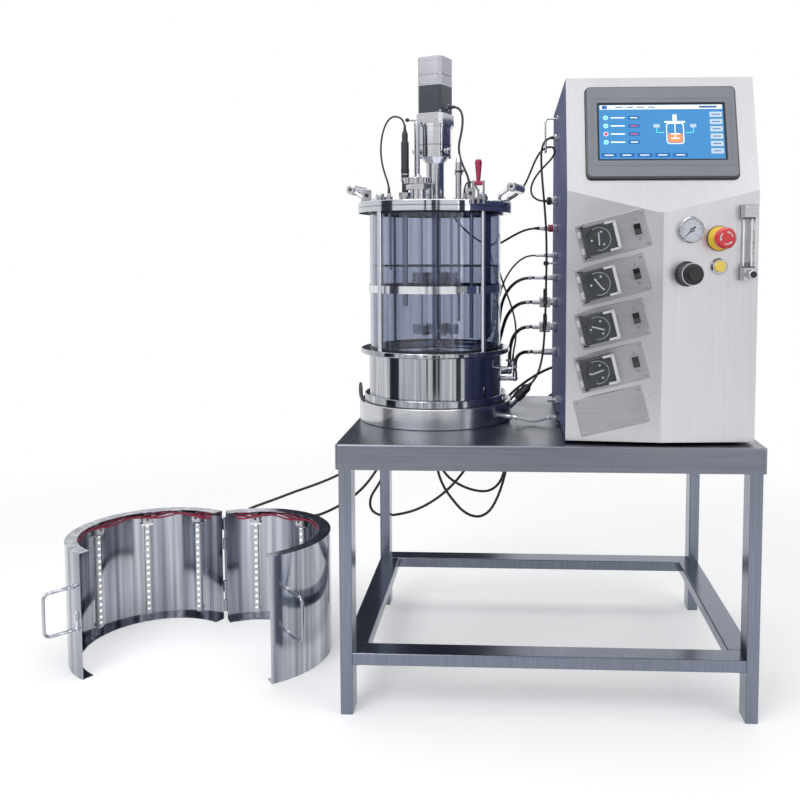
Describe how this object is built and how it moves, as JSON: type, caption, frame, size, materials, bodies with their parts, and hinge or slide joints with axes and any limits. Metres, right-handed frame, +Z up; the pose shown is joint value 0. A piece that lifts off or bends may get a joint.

==

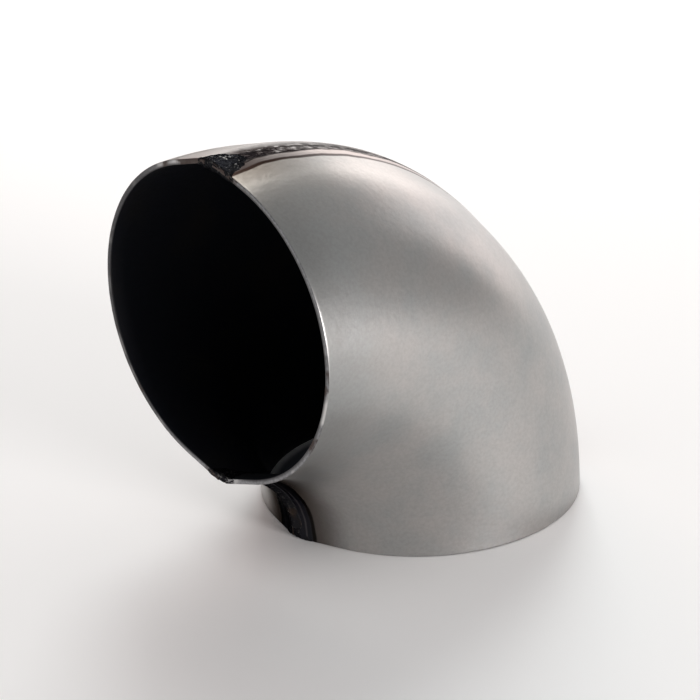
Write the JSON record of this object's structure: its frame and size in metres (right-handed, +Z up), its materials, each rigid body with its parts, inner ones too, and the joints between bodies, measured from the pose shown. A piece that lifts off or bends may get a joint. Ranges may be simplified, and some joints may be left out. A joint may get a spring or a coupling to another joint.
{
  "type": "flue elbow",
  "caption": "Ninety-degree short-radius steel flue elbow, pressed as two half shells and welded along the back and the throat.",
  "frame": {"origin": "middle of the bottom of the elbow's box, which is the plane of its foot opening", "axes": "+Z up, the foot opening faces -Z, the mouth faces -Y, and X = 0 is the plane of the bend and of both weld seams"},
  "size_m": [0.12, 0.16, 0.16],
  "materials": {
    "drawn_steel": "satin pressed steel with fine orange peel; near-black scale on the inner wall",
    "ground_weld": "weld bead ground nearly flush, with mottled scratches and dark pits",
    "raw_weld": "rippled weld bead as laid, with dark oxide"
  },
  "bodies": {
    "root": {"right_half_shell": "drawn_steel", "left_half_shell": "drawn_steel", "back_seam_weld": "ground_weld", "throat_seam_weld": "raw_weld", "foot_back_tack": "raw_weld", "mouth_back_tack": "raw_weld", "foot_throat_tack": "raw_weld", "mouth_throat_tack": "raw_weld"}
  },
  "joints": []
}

--

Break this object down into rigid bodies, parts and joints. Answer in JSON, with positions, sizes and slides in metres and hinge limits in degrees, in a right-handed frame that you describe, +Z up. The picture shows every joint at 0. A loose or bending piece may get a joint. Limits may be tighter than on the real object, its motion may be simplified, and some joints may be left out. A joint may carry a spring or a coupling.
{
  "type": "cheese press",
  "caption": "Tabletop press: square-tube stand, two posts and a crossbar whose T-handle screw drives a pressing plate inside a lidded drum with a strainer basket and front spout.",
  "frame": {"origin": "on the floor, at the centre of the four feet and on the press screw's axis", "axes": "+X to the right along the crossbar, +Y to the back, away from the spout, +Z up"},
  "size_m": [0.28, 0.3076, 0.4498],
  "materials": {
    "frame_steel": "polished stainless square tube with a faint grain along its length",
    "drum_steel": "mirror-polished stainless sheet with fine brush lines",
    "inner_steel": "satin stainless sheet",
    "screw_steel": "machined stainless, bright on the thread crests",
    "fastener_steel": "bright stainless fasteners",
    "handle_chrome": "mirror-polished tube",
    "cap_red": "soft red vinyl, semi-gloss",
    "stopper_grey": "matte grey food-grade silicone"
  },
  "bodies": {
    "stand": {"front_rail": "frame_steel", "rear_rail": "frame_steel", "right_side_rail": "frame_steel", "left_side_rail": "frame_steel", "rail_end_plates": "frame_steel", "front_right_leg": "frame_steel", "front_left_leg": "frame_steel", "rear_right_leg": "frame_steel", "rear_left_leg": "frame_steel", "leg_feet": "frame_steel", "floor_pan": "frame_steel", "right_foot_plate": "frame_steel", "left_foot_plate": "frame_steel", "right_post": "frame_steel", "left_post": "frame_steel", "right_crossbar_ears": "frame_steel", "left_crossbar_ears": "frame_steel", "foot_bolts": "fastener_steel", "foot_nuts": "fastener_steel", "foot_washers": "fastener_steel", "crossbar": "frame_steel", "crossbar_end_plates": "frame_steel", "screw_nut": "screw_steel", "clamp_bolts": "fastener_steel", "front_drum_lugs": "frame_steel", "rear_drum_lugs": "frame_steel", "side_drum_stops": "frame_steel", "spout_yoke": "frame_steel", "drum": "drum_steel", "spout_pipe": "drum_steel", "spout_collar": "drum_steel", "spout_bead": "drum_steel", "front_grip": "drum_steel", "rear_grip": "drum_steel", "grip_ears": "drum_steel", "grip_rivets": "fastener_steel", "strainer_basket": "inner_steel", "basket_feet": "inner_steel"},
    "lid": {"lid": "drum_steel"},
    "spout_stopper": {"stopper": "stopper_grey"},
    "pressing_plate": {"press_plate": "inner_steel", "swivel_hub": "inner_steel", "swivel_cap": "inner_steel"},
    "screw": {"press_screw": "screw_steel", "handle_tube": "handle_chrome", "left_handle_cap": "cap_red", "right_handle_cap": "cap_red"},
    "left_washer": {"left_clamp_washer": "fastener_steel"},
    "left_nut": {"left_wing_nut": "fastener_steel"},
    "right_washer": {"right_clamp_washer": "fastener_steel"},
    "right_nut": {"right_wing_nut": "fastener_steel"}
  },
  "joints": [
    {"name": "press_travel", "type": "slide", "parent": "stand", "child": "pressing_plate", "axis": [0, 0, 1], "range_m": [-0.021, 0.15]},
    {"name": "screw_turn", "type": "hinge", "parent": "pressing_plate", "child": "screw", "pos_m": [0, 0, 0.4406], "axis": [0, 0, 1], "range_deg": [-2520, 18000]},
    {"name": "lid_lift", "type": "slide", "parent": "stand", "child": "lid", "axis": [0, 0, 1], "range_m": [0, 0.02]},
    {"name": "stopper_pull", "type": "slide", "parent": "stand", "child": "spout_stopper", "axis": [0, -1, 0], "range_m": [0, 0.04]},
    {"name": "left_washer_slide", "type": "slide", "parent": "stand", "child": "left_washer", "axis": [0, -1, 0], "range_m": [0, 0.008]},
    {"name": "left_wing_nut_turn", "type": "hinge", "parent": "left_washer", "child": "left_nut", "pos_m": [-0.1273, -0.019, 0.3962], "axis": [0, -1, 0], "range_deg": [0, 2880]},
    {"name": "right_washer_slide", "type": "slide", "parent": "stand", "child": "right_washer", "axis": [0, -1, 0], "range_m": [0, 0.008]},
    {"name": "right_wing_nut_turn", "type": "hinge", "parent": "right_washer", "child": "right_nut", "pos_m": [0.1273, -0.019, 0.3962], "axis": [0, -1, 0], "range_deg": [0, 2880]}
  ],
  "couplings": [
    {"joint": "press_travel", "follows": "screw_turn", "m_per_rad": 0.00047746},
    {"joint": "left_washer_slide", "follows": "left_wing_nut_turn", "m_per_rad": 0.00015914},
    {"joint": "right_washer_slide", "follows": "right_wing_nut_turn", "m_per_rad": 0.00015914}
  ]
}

### YOUR OBJECTIVE
Copy every line of the material in which the word "lifts" occurs.

### SOLUTION BELOW
Describe how this object is built and how it moves, as JSON: type, caption, frame, size, materials, bodies with their parts, and hinge or slide joints with axes and any limits. Metres, right-handed frame, +Z up; the pose shown is joint value 0. A piece that lifts off or bends may get a joint.
Write the JSON record of this object's structure: its frame and size in metres (right-handed, +Z up), its materials, each rigid body with its parts, inner ones too, and the joints between bodies, measured from the pose shown. A piece that lifts off or bends may get a joint. Ranges may be simplified, and some joints may be left out. A joint may get a spring or a coupling to another joint.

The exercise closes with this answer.